I came to the Arts section as a freshman, following in the footsteps of my siblings. My oldest sister, Logan, had been an Arts Editor, and my middle sister, Willi, had been a News Editor — so of course I wanted to one-up them. But from the very beginning, it was a difficult, humbling grind. Despite the careful mentorship of the brilliant Zach Zahos ’15 and Daveen Koh ’14, I was pretty much winging it at all times — and not particularly well. My co-editor Arielle Cruz ’15 and I spent countless nights in the Sun’s office, taking too long to put out our pages and covering up for gaps in content with bizarre space-fillers (see: when we included a photo of Travis Apgar with the caption “I love Thanksgiving,” or when, in the Arts Around Ithaca section, we included an Ithaca High School dance). I will always be friends with Arielle for the same reason veterans of foreign wars stick together: We’ve seen (and did) some screwed up shit, but, damnit, we survived.

In the wake of my Arts editorship, getting a column felt like the Arts section equivalent of a pension. And sure, I’ve coasted now and then. There have been listicles; there have been articles written at the last minute (pretty much all of them). But I’ve also been able to write about topics that I truly care about. To name a few: My hatred for music festivals, my ambivalence about Slope Media, my dad, “Too Many Cooks,” Flying Lotus, obscure jazz, Bob Dylan, Gamergate (remember that?) and improv comedy. In the process, I’ve pissed a few people off and racked up a few self-promotional Facebook likes.

I hope that, at some point or another, my writing has struck a chord — arts, ha — with readers besides my parents in some way. But, to me, the process of creating and daring to share my writing is the most meaningful aspect of my work at the Sun. To yank thoughts out of my personal, solipsistic experience and throw them, however unprepared, into the world has been absolutely essential to my becoming a thoughtful and well-rounded person.

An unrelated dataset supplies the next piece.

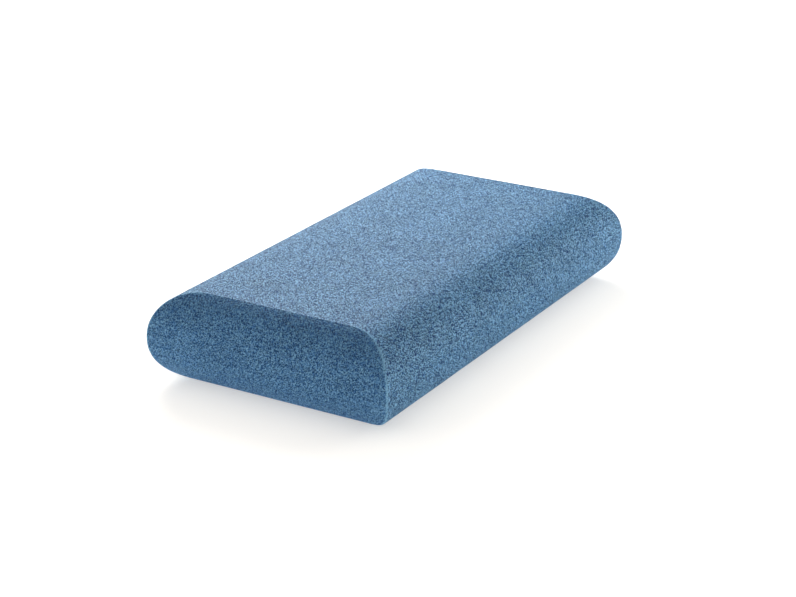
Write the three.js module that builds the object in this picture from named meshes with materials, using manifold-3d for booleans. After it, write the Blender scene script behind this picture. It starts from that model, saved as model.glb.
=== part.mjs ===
// Bed pillow: a bare foam block, glued up from a thick support core between two
// thinner comfort layers. Millimetres, +Z up. X is the length, Y is the depth, and
// the block lies on z = 0 with its middle over the origin.
import * as THREE from 'three';
import { mergeVertices, toCreasedNormals } from 'three/addons/utils/BufferGeometryUtils.js';
import Module from 'manifold-3d';

const wasm = await Module();
wasm.setup();

// Overall block
const LENGTH = 540; // crown of one end to crown of the other
const DEPTH = 290; // crown of one long side to crown of the other
const HEIGHT = 100; // flat bottom to flat top

// Outline of the ends and of the long sides
const END_CROWN = 31; // how far an end bulges past its top and bottom edges
const SIDE_RUN = 54; // from the crown of a long side in to where the flat top starts
const SIDE_FULLNESS = 2.4; // 2 is a true half-round, more is squarer

// Layers, from the bottom up: comfort, core, comfort
const COMFORT_THICKNESS = 25; // each outer layer
const BOND_THICKNESS = 0.4; // glue film, pressed into the face of the core
const BOND_SETBACK = 8; // glue kept back from the rim of the joint
const BOND_CORNER = 20; // corner radius of the glued area
const BOND_CLEARANCE = 0.3; // play between the edge of a film and the foam around it

// Smoothness
const CURVE_FACETS = 56; // facets around a side or an end, bottom to top
const CORNER_FACETS = 8; // facets around a corner of the glued area
const CREASE = THREE.MathUtils.degToRad(20); // sharper turns than this are drawn as edges

const HALF_HEIGHT = HEIGHT / 2;
const LOWER_JOINT = COMFORT_THICKNESS; // height of the lower glued joint
const UPPER_JOINT = HEIGHT - COMFORT_THICKNESS; // height of the upper glued joint

// ---------------------------------------------------------------- outline curves

// Half the length of the block at height z: a circular arc, crowned at mid height.
function halfLength(z) {
  const radius = (HALF_HEIGHT ** 2 + END_CROWN ** 2) / (2 * END_CROWN);
  const drop = radius - Math.sqrt(radius ** 2 - (z - HALF_HEIGHT) ** 2);
  return LENGTH / 2 - drop;
}

// Half the depth of the block at height z: a full, rounded side that runs smoothly
// into the flat top and bottom.
function halfDepth(z) {
  const rise = Math.min(1, Math.abs(z - HALF_HEIGHT) / HALF_HEIGHT);
  const reach = (1 - rise ** SIDE_FULLNESS) ** (1 / SIDE_FULLNESS);
  return DEPTH / 2 - SIDE_RUN * (1 - reach);
}

// Heights of the facet edges from low to high, closer together near the flats. Their
// number is even, so that one of them is the crown where low and high lie around it.
function heights(low, high) {
  const angle = (z) => Math.acos(1 - z / HALF_HEIGHT);
  const start = angle(low);
  const sweep = angle(high) - start;
  const count = 2 * Math.ceil((sweep / Math.PI) * (CURVE_FACETS / 2));
  const inner = [];
  for (let i = 1; i < count; i += 1) {
    inner.push(HALF_HEIGHT * (1 - Math.cos(start + (sweep * i) / count)));
  }
  return [low, ...inner, high];
}

// Closed outline, symmetric about the middle, whose half width at height z is half(z).
function outline(half, low, high) {
  const levels = heights(low, high);
  const right = levels.map((z) => new THREE.Vector2(half(z), z));
  const left = levels.map((z) => new THREE.Vector2(-half(z), z)).reverse();
  return new THREE.Shape([...right, ...left]);
}

// ---------------------------------------------------------------- solids

function toSolid(geometry) {
  const bare = geometry.clone();
  bare.deleteAttribute('normal');
  bare.deleteAttribute('uv');
  const merged = mergeVertices(bare, 1e-5);
  return new wasm.Manifold(new wasm.Mesh({
    numProp: 3,
    vertProperties: new Float32Array(merged.attributes.position.array),
    triVerts: new Uint32Array(merged.index.array),
  }));
}

function toGeometry(solid) {
  const mesh = solid.getMesh();
  const geometry = new THREE.BufferGeometry();
  geometry.setAttribute('position', new THREE.BufferAttribute(mesh.vertProperties, 3));
  geometry.setIndex(new THREE.BufferAttribute(mesh.triVerts, 1));
  return toCreasedNormals(geometry, CREASE);
}

// A shape drawn in (across, up) and pushed out evenly to both sides along `along`.
function pushedOut(shape, across, up, along, thickness) {
  const geometry = new THREE.ExtrudeGeometry(shape, { depth: thickness, bevelEnabled: false });
  geometry.translate(0, 0, -thickness / 2);
  geometry.applyMatrix4(new THREE.Matrix4().makeBasis(across, up, along));
  return toSolid(geometry);
}

// The part of the block between two heights. Where the curved ends meet the curved
// sides they cross in a mitre, as when a block is cut once along and once across.
function slab(low, high) {
  const x = new THREE.Vector3(1, 0, 0);
  const y = new THREE.Vector3(0, 1, 0);
  const z = new THREE.Vector3(0, 0, 1);
  const cutAcross = pushedOut(outline(halfLength, low, high), x, z, y.clone().negate(), DEPTH * 2);
  const cutAlong = pushedOut(outline(halfDepth, low, high), y, z, x, LENGTH * 2);
  return cutAcross.intersect(cutAlong);
}

// A rectangle with rounded corners, centred on the origin.
function roundedRectangle(length, depth, corner) {
  const x = length / 2 - corner;
  const y = depth / 2 - corner;
  const quarter = Math.PI / 2;
  const shape = new THREE.Shape();
  shape.absarc(x, -y, corner, -quarter, 0);
  shape.absarc(x, y, corner, 0, quarter);
  shape.absarc(-x, y, corner, quarter, 2 * quarter);
  shape.absarc(-x, -y, corner, 2 * quarter, 3 * quarter);
  return shape;
}

// The glued area of the joint at height `joint`, as a sheet from low to high.
function bondSheet(joint, low, high, setback) {
  const length = 2 * (halfLength(joint) - setback);
  const depth = 2 * (halfDepth(joint) - setback);
  const geometry = new THREE.ExtrudeGeometry(roundedRectangle(length, depth, BOND_CORNER), {
    depth: high - low,
    bevelEnabled: false,
    curveSegments: CORNER_FACETS,
  });
  geometry.translate(0, 0, low);
  return toSolid(geometry);
}

// ---------------------------------------------------------------- pieces

function lowerSheet(setback) {
  return bondSheet(LOWER_JOINT, LOWER_JOINT, LOWER_JOINT + BOND_THICKNESS, setback);
}

function upperSheet(setback) {
  return bondSheet(UPPER_JOINT, UPPER_JOINT - BOND_THICKNESS, UPPER_JOINT, setback);
}

// The core's two faces give way under the films, so the rims of the layers still meet.
function supportCore() {
  const setback = BOND_SETBACK - BOND_CLEARANCE;
  return slab(LOWER_JOINT, UPPER_JOINT)
    .subtract(lowerSheet(setback))
    .subtract(upperSheet(setback));
}

function foam(colour) {
  return new THREE.MeshStandardMaterial({ color: colour, roughness: 0.9, metalness: 0 });
}

function glue(colour) {
  return new THREE.MeshStandardMaterial({ color: colour, roughness: 0.6, metalness: 0 });
}

function piece(name, solid, material) {
  const mesh = new THREE.Mesh(toGeometry(solid), material);
  mesh.name = name;
  return mesh;
}

const pillow = new THREE.Group();
pillow.name = 'bed_pillow';
pillow.add(
  piece('lower_comfort_layer', slab(0, LOWER_JOINT), foam(0x7a9cba)),
  piece('lower_bond_film', lowerSheet(BOND_SETBACK), glue(0xe4dfc8)),
  piece('support_core', supportCore(), foam(0x7395b4)),
  piece('upper_bond_film', upperSheet(BOND_SETBACK), glue(0xe4dfc8)),
  piece('upper_comfort_layer', slab(UPPER_JOINT, HEIGHT), foam(0x7a9cba)),
);

export default pillow;
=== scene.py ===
"""A bed pillow in bare blue foam: three foam layers glued face to face, on a pale studio floor.

Everything is in metres. X runs along the pillow, Y across it and Z up through its thickness.
The skin of the whole block is made once, with its pores pressed in, and is then parted at the
two glued joints, so that the pores run on from one layer to the next.
"""

import logging
import math
from dataclasses import dataclass, field
from enum import Enum
from typing import Any

import bpy
import numpy as np
from mathutils import Matrix, Vector

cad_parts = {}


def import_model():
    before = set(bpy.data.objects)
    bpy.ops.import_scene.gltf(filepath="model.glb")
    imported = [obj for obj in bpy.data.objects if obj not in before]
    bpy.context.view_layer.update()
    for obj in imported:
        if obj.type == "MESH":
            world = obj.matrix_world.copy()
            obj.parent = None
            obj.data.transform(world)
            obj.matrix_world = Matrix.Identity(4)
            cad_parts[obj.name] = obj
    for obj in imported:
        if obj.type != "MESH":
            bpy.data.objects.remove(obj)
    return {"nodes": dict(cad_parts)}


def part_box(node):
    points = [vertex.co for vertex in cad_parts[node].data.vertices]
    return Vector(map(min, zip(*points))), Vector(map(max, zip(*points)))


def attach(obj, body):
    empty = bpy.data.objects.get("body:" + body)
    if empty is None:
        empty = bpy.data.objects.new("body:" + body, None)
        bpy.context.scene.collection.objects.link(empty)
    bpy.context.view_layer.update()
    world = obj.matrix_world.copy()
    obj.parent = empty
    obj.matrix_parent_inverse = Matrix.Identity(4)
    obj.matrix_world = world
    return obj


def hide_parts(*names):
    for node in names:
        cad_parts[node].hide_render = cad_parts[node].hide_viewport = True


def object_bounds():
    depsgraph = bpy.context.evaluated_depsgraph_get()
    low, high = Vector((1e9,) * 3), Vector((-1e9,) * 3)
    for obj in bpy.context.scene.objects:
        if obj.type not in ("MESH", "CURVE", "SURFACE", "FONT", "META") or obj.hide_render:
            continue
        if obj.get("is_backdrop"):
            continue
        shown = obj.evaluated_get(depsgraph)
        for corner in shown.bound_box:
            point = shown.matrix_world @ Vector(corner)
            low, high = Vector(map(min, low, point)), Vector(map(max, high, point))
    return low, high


LOG = logging.getLogger("bed_pillow")
REST_NAME = "uncut_place"  # each point's place before the pores were pressed in
EDGE_NAME = "edge_gap"  # each point's distance from the nearest mitre
SHARE_NAME = "face_share"  # how far each point belongs to an end, a long side and a flat face
MM = 0.001
TINY = 1e-9  # anything shorter counts as nothing

Socket = bpy.types.NodeSocket
Pair = tuple[float, float]
Triple = tuple[float, float, float]  # a number along each of X, Y and Z
Faces = tuple[float, float, float]  # a number for the ends, the long sides and the flat faces
Colour = tuple[float, float, float]

WHITE: Colour = (1.0, 1.0, 1.0)


class Closing(Enum):
    """How a layer is closed at its top or at its bottom."""

    SKIN = "the block's own flat face, with pores"
    FLAT = "a plain glued face"
    POCKET = "a glued face with a shallow hollow for the glue film"


class Face(Enum):
    """The four sides that a ring of points runs along, in order."""

    FRONT = 0
    RIGHT = 1
    BACK = 2
    LEFT = 3


# ---------------------------------------------------------------- wiring nodes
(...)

Plus, I’ve been lucky enough to have incredibly talented and unbelievably generous peers help out along the way.  Thanks to Gina Cargas ’14 and James Rainis for your unwavering commitment to being cooler than me. And thanks to Zach Zahos for being equally uncool (but also, like, infinitely better at this whole writing thing. Plus, you have a sick Criterion Collection collection). Thanks, too, to all the editors who succeeded me and blew me out of the water in every way: Sean Doolittle ’16, Kaitlyn Tiffany ’15, Jael Goldfine ’17, Mike Sosnick ’16 and now, Troy Sherman ’18 and Shay Collins ’18. Also, Jack Jones ’18: You had me at hello. Alright, scram, y’all. It’s over. Get outta here. Don’t make me get the shovel.